After years of hammering away at Apple's share of the smartphone market with cheap-to-free Android phones, Google has lately adopted a new tactic to win mobile.

Call it "the worm strategy"—because Google is attacking Apple from the inside out.

Over the past six months, Google has begun to systematically replace core, Apple-made iOS apps with Google-made iOS apps.

  • In July, Google launched Chrome for iPhone—a Safari replacement.
  • Then, in October came Google Search—which included a voice search feature to compete with Siri.
  • In December, Google launched Google Maps to replace Apple Maps, and a much-improved Gmail to replace Apple's core Mail app. 
  • It also put out a new YouTube app, to replace the one that Apple removed during its last iOS upgrade.

Google doesn't plan to stop there. 

In fact, it's throwing more resources at iOS development. 

9to5Mac's Jake Smith notes that Google has launched an ad campaign recruiting iOS developers into the company, so that they can “do cool things that matter."

The ad links to a page on Google's internal jobs site—an interview with Google iOS developer Ken Bongort, headlined: "Wait, Google has iOS mobile apps teams?"

In the interview, Bongort talks about all the apps Google has launched on iOS of late, and then concludes: "Needless to say, there are similar opportunities to create and design new experiences for all Google apps on the iOS platform."

Google's tactic is working.

The anecdotal evidence: Business Insider gadget editor Steve Kovach says he's put almost all of his Apple-made iOS apps into a hidden folder, preferring to use apps from Google and others instead. Over on AllThingsD, Liz Gannes says 2012 was the year "I basically stopped using iOS apps." 

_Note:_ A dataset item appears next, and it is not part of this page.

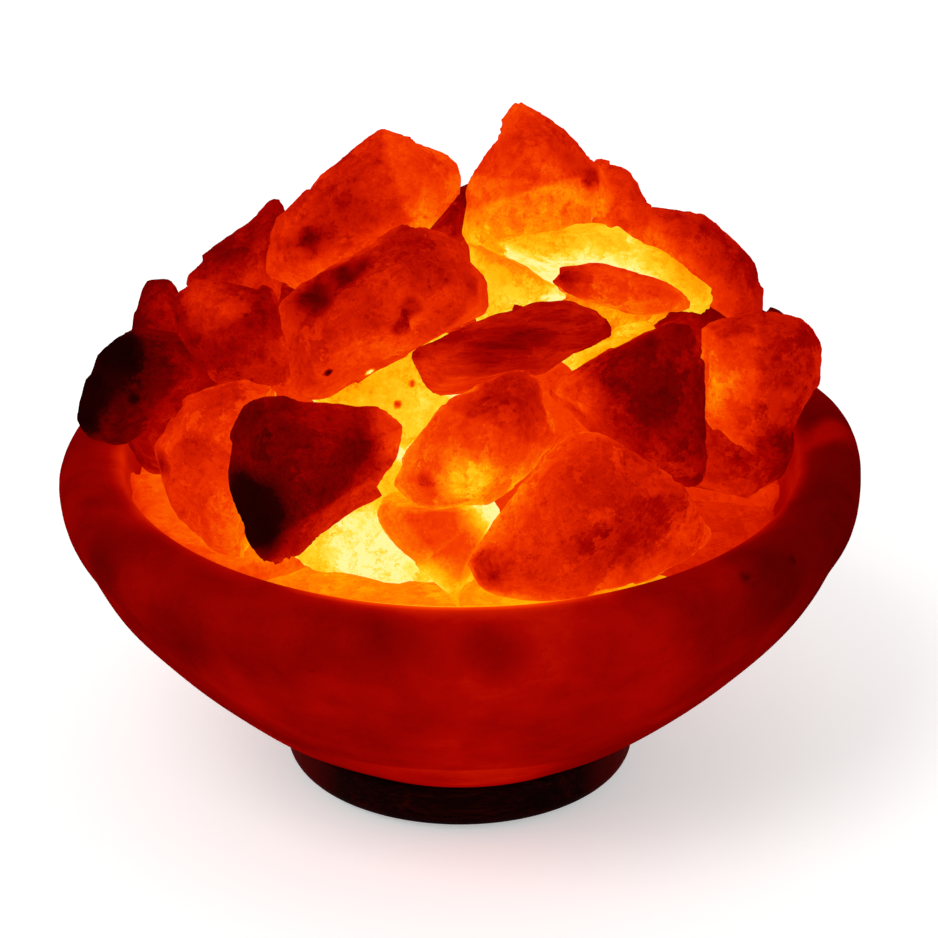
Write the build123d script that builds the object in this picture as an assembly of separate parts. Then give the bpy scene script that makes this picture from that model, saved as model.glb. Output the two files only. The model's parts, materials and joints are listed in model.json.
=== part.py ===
from build123d import *
import math
import os

import numpy as np

# Salt crystal lamp: a carved salt bowl heaped with loose salt stones, lit from inside by a small bulb,
# on a round wooden base. Millimetres, +Z up. The origin is on the floor, under the centre of the base,
# and the side that is seen faces -Y.

# ---------------------------------------------------------------------------- wooden base and its feet
BASE_DIAMETER = 100.0
BASE_HEIGHT = 13.0
BASE_TOP_ROUND = 1.5
BASE_BOTTOM_ROUND = 5.0
BORE_DIAMETER = 40.0          # shaft for the lamp holder, through the base and the floor of the bowl
CHANNEL_WIDTH = 9.0           # groove for the cord, under the base from the bore to the back
CHANNEL_DEPTH = 7.0
FOOT_DIAMETER = 11.0
FOOT_THICKNESS = 2.5
FOOT_RECESS = 1.0
FOOT_COUNT = 4
FOOT_CIRCLE = 77.0            # diameter of the circle that the feet stand on
FOOT_START_ANGLE = 45.0

# ---------------------------------------------------------------------------- screws, base to bowl
SCREW_DIAMETER = 4.0
SCREW_LENGTH = 20.0
SCREW_HEAD_DIAMETER = 8.0
SCREW_HEAD_HEIGHT = 2.4
SCREW_SINK = 0.6              # head below the face of the base
SCREW_SLOT_WIDTH = 1.0
SCREW_SLOT_DEPTH = 0.9
SCREW_COUNT = 3
SCREW_CIRCLE = 62.0
SCREW_START_ANGLE = -90.0
SCREW_CLEARANCE = 0.1         # radial, round shank and head

# ---------------------------------------------------------------------------- salt bowl
BOWL_DIAMETER = 228.0
BOWL_HEIGHT = 82.0
BOWL_FOOT_DIAMETER = 96.0
MOUTH_DIAMETER = 190.0        # inner edge of the lip
CAVITY_DEPTH = 60.0
LIP_OUTER_ROUND = 8.0
LIP_INNER_ROUND = 2.5
# Side of the bowl, from foot to lip: share of the way out, share of the way up.
OUTER_CURVE = [(0.0, 0.0), (0.24, 0.125), (0.45, 0.27), (0.64, 0.42), (0.82, 0.59), (0.935, 0.76)]
# Wall of the cavity, from lip to floor: share of the mouth's radius, share of the cavity's depth.
INNER_CURVE = [(0.985, 0.17), (0.93, 0.42), (0.80, 0.68), (0.60, 0.88), (0.36, 1.0)]

FOOT_TANGENT = (1.0, 0.62)    # direction in which the side leaves the foot
FLOOR_TANGENT = (-1.0, -0.12)  # direction in which the wall runs into the floor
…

She says Google apps are one big reason why:

More often than not lately, I find myself using a Google iOS app. I’m now using Google Maps instead of Apple Maps, Chrome instead of Safari, and Gmail instead of Mail. Those three have all made it to my home screen, where they replaced the in-house apps.

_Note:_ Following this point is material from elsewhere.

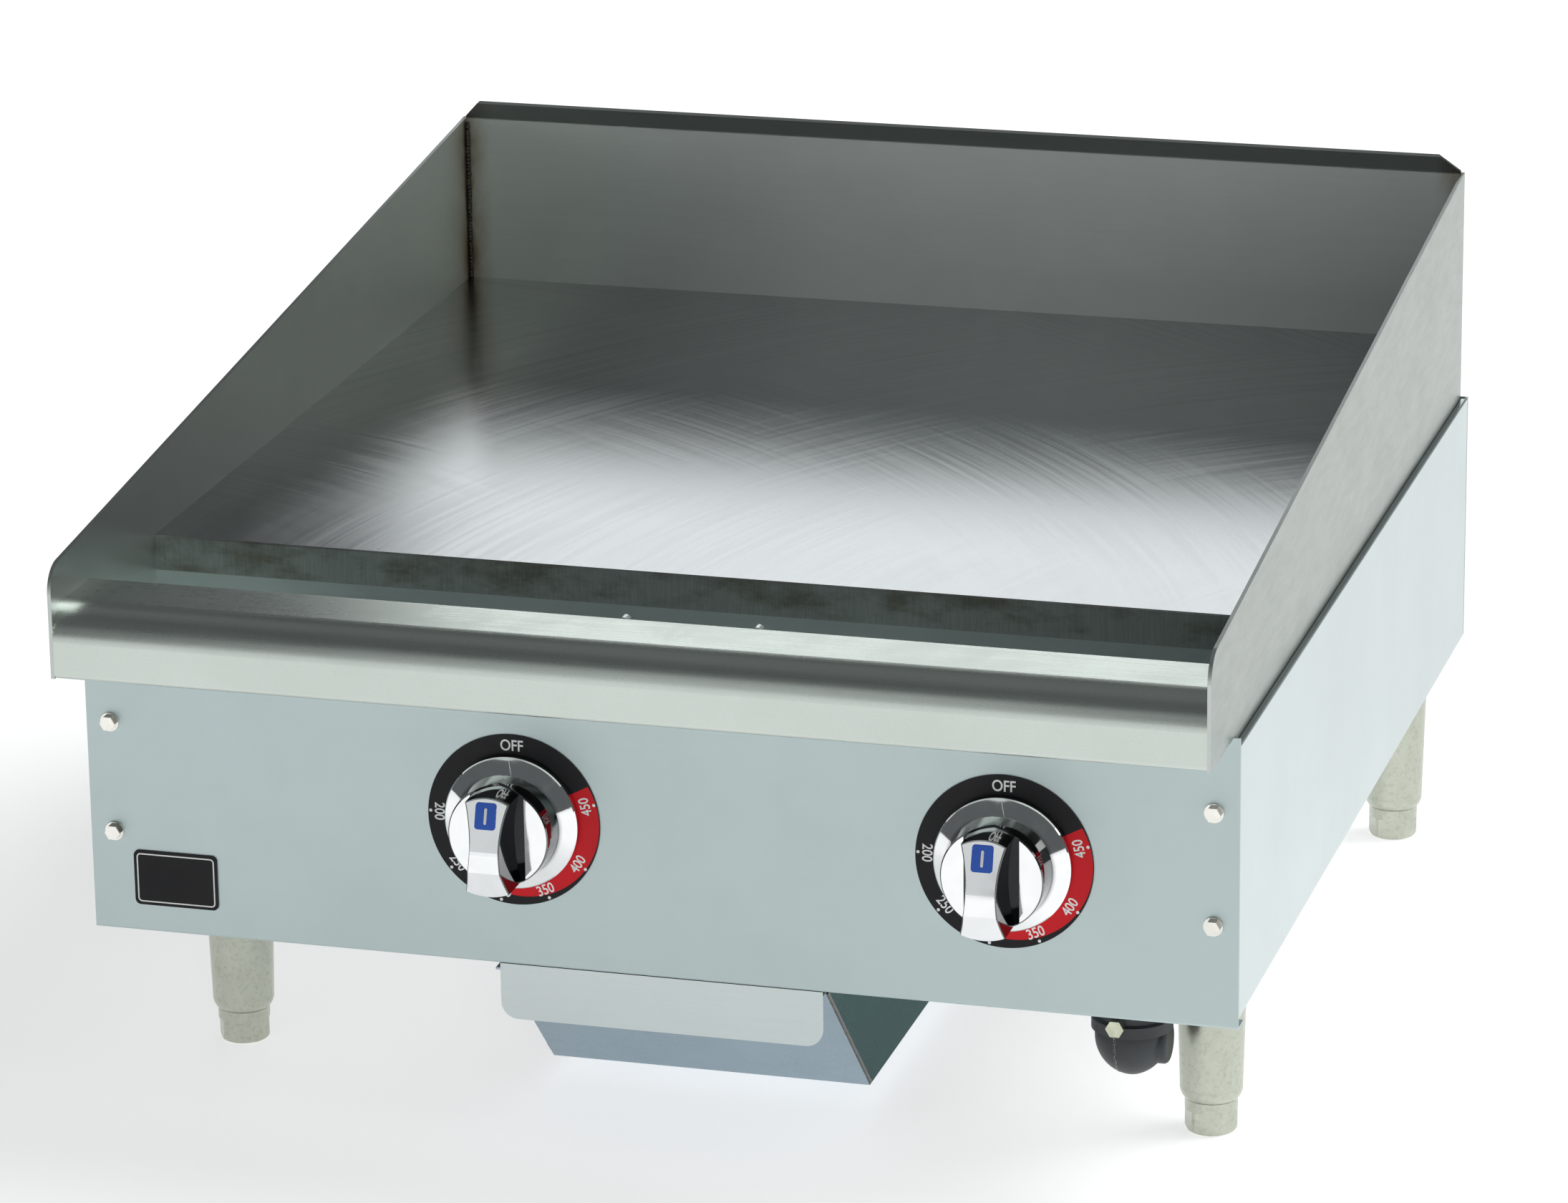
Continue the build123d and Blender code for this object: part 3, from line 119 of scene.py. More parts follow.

For the record, I wouldn’t consider myself a partisan of either Google or Apple — I’m praising Google’s mobile software here, but my primary phone is still an iPhone. I think iOS is a very nice operating system. But the Google utility apps increasingly fit my needs better, for some of the most important and basic things a smartphone does.

Then there's the statistical evidence that Google's inside-out tactic is working.

AppData, which monitors iTunes App Store rankings, reports that the numbers one and two free iPhone apps right now are YouTube and Google Maps.

None of this makes Apple executives very happy.

The world's universally positive reaction to Google Maps—and rush to replace Apple Maps—reportedly has Apple executives "seething." No surprise:  Apple CEO Tim Cook fired iOS software boss Scott Forstall when Forstall refused to apologize for the product's deficiencies.

Meanwhile, this trend has to have Google executives elated.

When Apple launched the iPhone App Store in 2008, it threatened to permanently disrupt Google's most important business: search. 

If the world became one where:

  • Businesses directed all their resources toward building apps to be discovered in the iTunes app store instead of building Web pages to be discovered by Google search.
  • And consumers went straight to non-Google apps for search problems like where they should and what they should buy.
  • Then Google search ads—still more than 95 percent of Google's revenues—would become much less valuable. 

Instead, the world has become one where people there are two kinds of people.

There are Android users, surrounded by Google search, and there are iPhone users, downloading Google apps—all of which make Google search a prominent feature.